In a recent publication in Bird Conservation International (Galligan et al. Bird Conservation International doi:10.1017/S0959270919000169), presented the data of decrease in sales of diclofenac in veterinary pharmacies; an increase in sales in meloxicam (the vulture-safe alternative to diclofenac); and an increase in Critically Endangered White-rumped and Slender-billed Vultures population in Nepal. It is the result of integrated approach of vulture recovery programme; which involves advocacy, education, monitoring, research, supplementary feeding and site protection to help implement Nepal’s Vulture Conservation Action Plan. Not long after the catastrophic declines in vulture populations began in Nepal, Bird Conservation Nepal began monitoring vulture species throughout Nepal. “We use the country’s major roads as a series of transects on which we count vultures” Krishna Bhusal, Vulture Conservation Program Officer said. We analysed 14 years of data in this paper. We showed population declines between 2002 and 2012/13 followed by partial recoveries between 2012/13 and 2018. The partial recovery was better than expected if it was due to reproduction alone, suggesting that the populations are being bolstered by immigration as well.
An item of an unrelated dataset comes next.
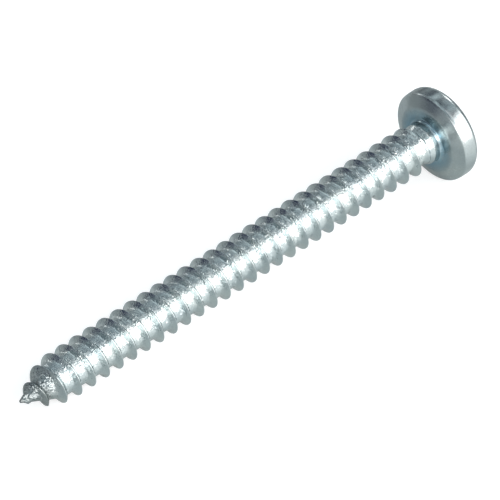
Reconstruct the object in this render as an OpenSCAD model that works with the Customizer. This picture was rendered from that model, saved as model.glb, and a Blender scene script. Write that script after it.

Graph: Annual index values for populations of White-rumped Vulture (WRV: filled circles) and Slender-billed Vulture (SBV: open circles) Vultures in Nepal for 2002–2018, relative to 2002. Vertical lines for the WRV points are 95% confidence intervals from the quasi-Poisson model. Curves show results from the fitted piecewise log-linear regression models for WRV (solid line) and SBV (dashed line). Crosses in the upper part of the diagram show the estimated breakpoints and their 95% confidence intervals.
In Nepal, the diclofenac ban was followed by gradual but very effective implementation of a Vulture Safe Zone (VSZ) programme to advocate vulture conservation, raise awareness about the threat to vultures from veterinary diclofenac, and provide vultures with NSAID-free food at vulture restaurants. This programme encouraged the veterinary use in livestock of a vulture-safe alternative drug (meloxicam).
From 2012 onwards, Nepali veterinarians and livestock owners had stopped using diclofenac and were more often using meloxicam instead; and, as a result, Nepal’s vultures were no longer dying, and their numbers were being supplemented with survivors from other countries. These are super encouraging findings.
Ishana Thapa, Chief Executive Officer said “This news of recovery makes all our work over the years with local communities worthwhile, and shows how, once people and vets understand the threat that diclofenac poses, they are willing to use the safe alternatives like meloxicam.
Professor Rhys Green, a co-author of the paper and SAVE Chairman, points out “The Vulture Safe Zone advocacy programme was pioneered by conservationists in Nepal and reflects great credit on them. Also important has been monitoring by regular road transect surveys of the vultures and undercover surveys of drugs on offer in veterinary pharmacies. This monitoring has now been used to measure the programme’s effectiveness. The results show that, by combining government regulation with education, advocacy and monitoring, we can help these species to turn the corner from decline to recovery. This should provide great encouragement to those pursuing efforts of this kind in other countries across South Asia where toxic NSAIDs are recognised as the main factor suppressing vulture populations”.